Once worked into shape, a bladder is inserted and the laces stitched like a shoe, the ball pumped up to 69 kPa and put into the brand’s iconic paper bags to go out.
The 200 balls made in Keysborough each day include match balls and some others done for promotions or sponsors.
KICKING ON
Once in their bags, footies are off to clubs.
AFL clubs can put in an order to the Sherrin factory at any point of the year.
Hawthorn is known as the most active, calling on new balls about once a month, with Richmond a close second.
The Tigers caused a minor stir on the factory floor a couple of years back when they asked for their footies to come rounder, with the point of the ball bashed, so it felt kicked in.
The workers did similar with other balls until Fremantle complained that their Sherrins were shorter than usual, so now clubs all get the same regulation size.
Game day balls are sent to the home team each week and need to be kicked in at training – usually the club’s captain’s run the day before a match – to AFL specifics before they are used on match day.
Every game has six balls in action, stored in bags behind the goals when not being used.
Before round 14 this year, on average 209.2 kicks and 148.6 handballs are completed in every AFL match, so an individual Sherrin’s time on the big stage is limited to 34.9 kicks and 24.8 handballs per ball before their one game is up.
Some footies are kept for milestones or promotional acts, but otherwise staff from the home club scoop them up and take them to training.
Like most things in AFL land, the sponsors on the Sherrin are vital, with many clubs having ‘ball sponsors’, who are not only used on balls at home matches, but need to be represented when posting training photos on social media.

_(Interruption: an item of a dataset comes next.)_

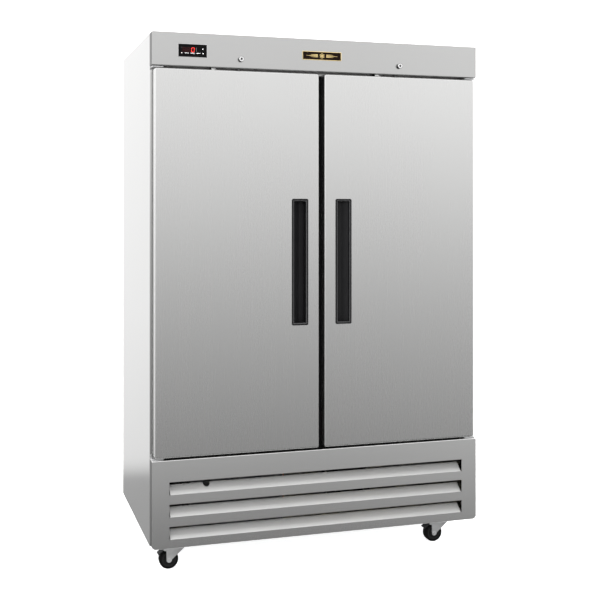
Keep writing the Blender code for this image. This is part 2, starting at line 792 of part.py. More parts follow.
def door_core(side, empty):
    """Foam core and inner panel, bonded into one slab."""
    inset = SHEET + GAP
    x = mirrored(side, DOOR_INNER + inset, DOOR_OUTER - inset)
    tall = (DOOR_LOW + inset, DOOR_HIGH - inset)
    name = f"door_core_{SIDE_NAMES[side]}"
    core = front_rounded(name, x, (inset, CORE_BACK), tall, BEND_RADIUS)
    tub_half = grown(HANDLE_TUB_HALF, GAP)
    tub_space = handle_prism("tub_space", side, tub_half, -SHEET, HANDLE_TUB_BACK + GAP, HANDLE_CORNER)
    cut(core, tub_space, *pin_holes(side))
    on_joint(core, empty, "door_liner")


def door_gasket(side, empty):
    x = mirrored(side, GASKET_INNER, GASKET_OUTER)
    deep = (CORE_BACK + GAP, FRAME_DEPTH - GAP)
    gasket = block(f"door_gasket_{SIDE_NAMES[side]}", x, deep, (GASKET_LOW, GASKET_HIGH))
    inner_x = mirrored(side, GASKET_INNER + GASKET_WIDTH, GASKET_OUTER - GASKET_WIDTH)
    inner_height = (GASKET_LOW + GASKET_WIDTH, GASKET_HIGH - GASKET_WIDTH)
    cut(gasket, block("inside", inner_x, (CORE_BACK, FRAME_DEPTH), inner_height))
    on_joint(gasket, empty, "gasket_vinyl")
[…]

Clubs use match balls at training and filter them down.
Essendon’s game balls are used by the AFL team, then the VFL Bombers, the club’s academy and once kicked enough, get sent off to local clubs in Melbourne’s north west.
Geelong also hands out its Sherrins at random to local clubs.

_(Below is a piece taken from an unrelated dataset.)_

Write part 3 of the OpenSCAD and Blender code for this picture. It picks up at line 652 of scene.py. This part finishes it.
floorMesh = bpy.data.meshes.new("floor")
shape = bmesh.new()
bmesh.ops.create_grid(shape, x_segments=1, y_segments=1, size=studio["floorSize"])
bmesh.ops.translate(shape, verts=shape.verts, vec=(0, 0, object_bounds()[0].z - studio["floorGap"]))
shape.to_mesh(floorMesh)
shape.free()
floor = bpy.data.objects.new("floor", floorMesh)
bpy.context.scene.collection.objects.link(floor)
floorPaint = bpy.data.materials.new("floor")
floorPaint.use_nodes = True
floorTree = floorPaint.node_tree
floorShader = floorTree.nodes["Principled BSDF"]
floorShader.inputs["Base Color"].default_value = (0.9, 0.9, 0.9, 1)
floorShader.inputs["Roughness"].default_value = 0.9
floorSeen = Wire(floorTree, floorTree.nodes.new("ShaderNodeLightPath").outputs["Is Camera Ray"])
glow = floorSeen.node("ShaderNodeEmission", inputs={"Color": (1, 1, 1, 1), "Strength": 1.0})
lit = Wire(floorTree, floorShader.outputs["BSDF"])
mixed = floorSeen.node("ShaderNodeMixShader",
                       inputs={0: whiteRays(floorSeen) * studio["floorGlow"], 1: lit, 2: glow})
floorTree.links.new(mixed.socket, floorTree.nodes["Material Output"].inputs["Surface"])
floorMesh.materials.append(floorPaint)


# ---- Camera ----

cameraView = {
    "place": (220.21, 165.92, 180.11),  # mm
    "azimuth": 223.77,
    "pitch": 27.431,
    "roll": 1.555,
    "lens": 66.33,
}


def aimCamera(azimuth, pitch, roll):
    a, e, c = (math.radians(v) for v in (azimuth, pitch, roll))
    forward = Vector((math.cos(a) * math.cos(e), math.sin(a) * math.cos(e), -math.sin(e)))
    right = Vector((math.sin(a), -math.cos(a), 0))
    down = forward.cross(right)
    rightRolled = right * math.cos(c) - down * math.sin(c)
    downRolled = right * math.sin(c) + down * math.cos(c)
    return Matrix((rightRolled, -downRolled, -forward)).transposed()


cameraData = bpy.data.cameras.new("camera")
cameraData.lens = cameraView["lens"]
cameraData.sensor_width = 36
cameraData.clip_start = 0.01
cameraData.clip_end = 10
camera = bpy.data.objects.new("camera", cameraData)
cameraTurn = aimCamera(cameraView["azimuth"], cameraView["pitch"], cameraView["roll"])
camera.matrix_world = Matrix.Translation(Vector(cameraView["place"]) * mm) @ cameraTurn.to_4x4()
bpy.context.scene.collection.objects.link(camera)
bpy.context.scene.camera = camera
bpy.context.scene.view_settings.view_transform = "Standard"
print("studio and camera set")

St Kilda measures out its balls, introducing about half-a-dozen newer footies into the training rotation every 10 days or so.
The old ones slowly migrate to Moorabbin's indoor facilities, where they are booted up against the walls until they are used up.
Even if a Sherrin is loved enough that it breaks down, the cycle may not end.
Up to 60 balls are sent back in to the factory for tender love and care and refurbished, to be kicked again.
Each ball is stamped with a date on the inside of the leather – a practice that has always been done – and when one ball was opened up, the stamp was from the mid-1950s.
For some of us, a good Sherrin feels like it lasts forever.
FOOTY MYTHS
There are a few myths about the Sherrin that always circulate around the outer at any footy ground.
When a commentator claims there is ‘something wrong with the ball’ after players blast a few out on the full, Sherrin makers scoff.
Sure, a bladder can be slightly out of shape after a lot of kicking in, but during an AFL game, when the ball is reasonably fresh, that is extremely rare.
One other myth came from one of the greats, when Leigh Matthews suggested in 2009 that a yellow ball is more slippery than a red one.
“Because we are playing night games with yellow footballs and there are quite often dewy conditions, the yellow balls are a bit more slipper than the red ones,” he said then.
“I have no idea how it could be done, but you have to ask the question: is there something feasible that can be done to make the ball easier to handle that doesn’t affect the kicking?”
Sherrin staff are adamant, the yellow ball is no more slippery than the red and dew at night is to blame.
But the grip and finish on the footy’s leather has been discussed between Sherrin and the AFL on and off over the years, to understand if there is a way to add grip without changing how the ball behaves.
Nothing has changed on that front, but different finishes on the leather have been looked at over the years.
Even if the leather treatment hasn’t changed, one major change has come to the football, with a microchip added to the AFLW ball for ball tracking purposes.
The chip sits on the inside of the bladder in the ball, as far away from the boot as it can get, so it doesn’t impact kicking the thing.